The centripetal force is given by:

Fc = mv²/r

Where:

• Fc = centripetal force
• m = mass
• v = speed
• r = radius of the circular path

Example:

A 1000 kg car is moving around a circular track with a radius of 50 meters at a speed of 20 m/s. What is the centripetal force acting on the car?

• m = 1000 kg
• v = 20 m/s
• r = 50 m
• Fc = (1000 kg * (20 m/s)²) / 50 m = 8000 N

The centripetal force acting on the car is 8000 N. This force is provided by the friction between the car's tires and the road.

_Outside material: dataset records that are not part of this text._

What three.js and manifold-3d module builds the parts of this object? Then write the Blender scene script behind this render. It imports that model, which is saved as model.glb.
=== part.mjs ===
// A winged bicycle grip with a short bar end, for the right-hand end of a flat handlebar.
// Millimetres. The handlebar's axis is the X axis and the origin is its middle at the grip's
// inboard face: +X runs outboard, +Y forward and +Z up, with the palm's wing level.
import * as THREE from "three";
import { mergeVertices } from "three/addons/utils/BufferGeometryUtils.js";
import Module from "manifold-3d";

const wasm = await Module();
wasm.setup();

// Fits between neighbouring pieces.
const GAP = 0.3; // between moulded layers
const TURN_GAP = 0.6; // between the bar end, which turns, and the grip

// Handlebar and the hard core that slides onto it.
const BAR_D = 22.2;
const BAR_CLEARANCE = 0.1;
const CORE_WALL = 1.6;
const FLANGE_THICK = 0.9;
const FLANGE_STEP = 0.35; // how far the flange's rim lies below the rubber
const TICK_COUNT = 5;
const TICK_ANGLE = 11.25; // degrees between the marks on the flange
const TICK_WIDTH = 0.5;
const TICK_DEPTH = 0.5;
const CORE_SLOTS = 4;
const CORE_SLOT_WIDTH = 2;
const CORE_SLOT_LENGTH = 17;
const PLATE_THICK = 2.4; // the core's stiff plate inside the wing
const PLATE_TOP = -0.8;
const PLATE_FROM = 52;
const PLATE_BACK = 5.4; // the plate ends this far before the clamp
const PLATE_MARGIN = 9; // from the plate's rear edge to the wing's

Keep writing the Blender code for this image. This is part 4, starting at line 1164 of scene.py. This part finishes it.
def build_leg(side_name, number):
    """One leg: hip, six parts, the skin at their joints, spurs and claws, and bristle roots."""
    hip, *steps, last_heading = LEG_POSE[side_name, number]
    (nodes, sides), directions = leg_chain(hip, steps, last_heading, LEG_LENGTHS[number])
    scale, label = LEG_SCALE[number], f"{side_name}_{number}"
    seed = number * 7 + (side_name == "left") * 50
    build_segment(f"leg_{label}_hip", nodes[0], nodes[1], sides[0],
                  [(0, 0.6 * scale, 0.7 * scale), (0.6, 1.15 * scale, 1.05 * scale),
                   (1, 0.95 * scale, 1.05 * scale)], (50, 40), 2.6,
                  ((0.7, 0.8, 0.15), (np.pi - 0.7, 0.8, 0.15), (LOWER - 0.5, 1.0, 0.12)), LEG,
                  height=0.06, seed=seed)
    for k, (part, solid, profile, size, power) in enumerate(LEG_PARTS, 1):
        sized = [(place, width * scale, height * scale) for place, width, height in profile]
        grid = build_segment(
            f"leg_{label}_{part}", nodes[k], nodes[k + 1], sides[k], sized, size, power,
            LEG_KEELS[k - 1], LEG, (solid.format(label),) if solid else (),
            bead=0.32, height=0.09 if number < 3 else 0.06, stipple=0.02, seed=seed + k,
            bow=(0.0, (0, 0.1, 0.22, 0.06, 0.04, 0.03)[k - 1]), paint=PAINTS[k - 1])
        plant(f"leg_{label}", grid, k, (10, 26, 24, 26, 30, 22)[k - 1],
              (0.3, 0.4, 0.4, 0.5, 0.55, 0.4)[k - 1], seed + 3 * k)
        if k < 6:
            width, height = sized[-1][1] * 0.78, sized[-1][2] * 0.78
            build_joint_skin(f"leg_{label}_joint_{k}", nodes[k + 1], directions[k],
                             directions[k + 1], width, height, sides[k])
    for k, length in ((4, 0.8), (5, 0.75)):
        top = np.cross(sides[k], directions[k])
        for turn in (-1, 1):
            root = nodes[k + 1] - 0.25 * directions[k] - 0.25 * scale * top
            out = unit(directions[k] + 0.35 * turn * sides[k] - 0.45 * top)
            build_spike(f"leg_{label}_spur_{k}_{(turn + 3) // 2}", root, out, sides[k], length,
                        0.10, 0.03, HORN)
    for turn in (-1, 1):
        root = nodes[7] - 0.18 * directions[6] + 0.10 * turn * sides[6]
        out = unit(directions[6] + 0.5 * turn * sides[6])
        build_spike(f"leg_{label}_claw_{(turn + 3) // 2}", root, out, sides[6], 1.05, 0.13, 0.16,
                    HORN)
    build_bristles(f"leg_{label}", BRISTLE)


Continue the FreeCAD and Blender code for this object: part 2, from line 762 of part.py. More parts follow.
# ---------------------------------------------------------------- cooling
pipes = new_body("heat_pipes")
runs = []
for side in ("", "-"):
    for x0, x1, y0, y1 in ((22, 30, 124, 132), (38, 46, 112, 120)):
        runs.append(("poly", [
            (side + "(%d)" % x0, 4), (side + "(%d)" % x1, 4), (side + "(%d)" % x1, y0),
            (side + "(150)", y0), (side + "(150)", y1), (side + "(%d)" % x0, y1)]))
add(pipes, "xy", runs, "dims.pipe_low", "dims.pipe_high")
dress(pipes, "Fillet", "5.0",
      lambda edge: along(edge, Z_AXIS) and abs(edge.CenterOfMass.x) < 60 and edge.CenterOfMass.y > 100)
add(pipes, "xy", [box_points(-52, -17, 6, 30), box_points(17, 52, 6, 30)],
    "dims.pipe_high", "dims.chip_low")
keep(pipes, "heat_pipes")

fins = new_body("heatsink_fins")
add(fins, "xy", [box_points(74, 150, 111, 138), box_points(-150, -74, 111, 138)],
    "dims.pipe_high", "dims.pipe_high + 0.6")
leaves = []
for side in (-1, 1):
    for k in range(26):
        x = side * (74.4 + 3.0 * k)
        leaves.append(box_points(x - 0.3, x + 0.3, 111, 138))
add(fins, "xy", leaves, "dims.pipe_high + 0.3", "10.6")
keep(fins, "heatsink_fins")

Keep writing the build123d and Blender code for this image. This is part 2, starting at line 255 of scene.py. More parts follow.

Common Mistakes and Important Considerations

• Units: Always use consistent units (SI units are preferred: kg for mass, m/s² for acceleration, and N for force).
• Net Force: Remember to always use the net force acting on an object. This means considering all forces and their directions.
• Direction: Force and acceleration are vector quantities. Pay attention to their direction. Use free-body diagrams to help visualize the forces.
• Weight vs. Mass: Weight is a force, while mass is a measure of inertia. They are related, but not the same thing.
• Constant Acceleration: Kinematic equations are only valid for constant acceleration. If the acceleration is changing, you'll need to use calculus.
• Friction: Friction is a complex force that opposes motion. It depends on the nature of the surfaces in contact and the normal force pressing them together.
• Air Resistance: At higher speeds, air resistance can become a significant force. It opposes the motion of an object through the air and depends on factors like the object's shape, size, and speed.

Conclusion

Understanding the relationships between mass, acceleration, and force is fundamental to understanding how the world works. By mastering Newton's Second Law and the related concepts and techniques described above, you can solve a wide range of problems in physics and engineering. Remember to pay attention to units, directions, and the importance of considering all forces acting on an object when calculating net force and subsequent acceleration. Practice applying these concepts to various scenarios to solidify your understanding.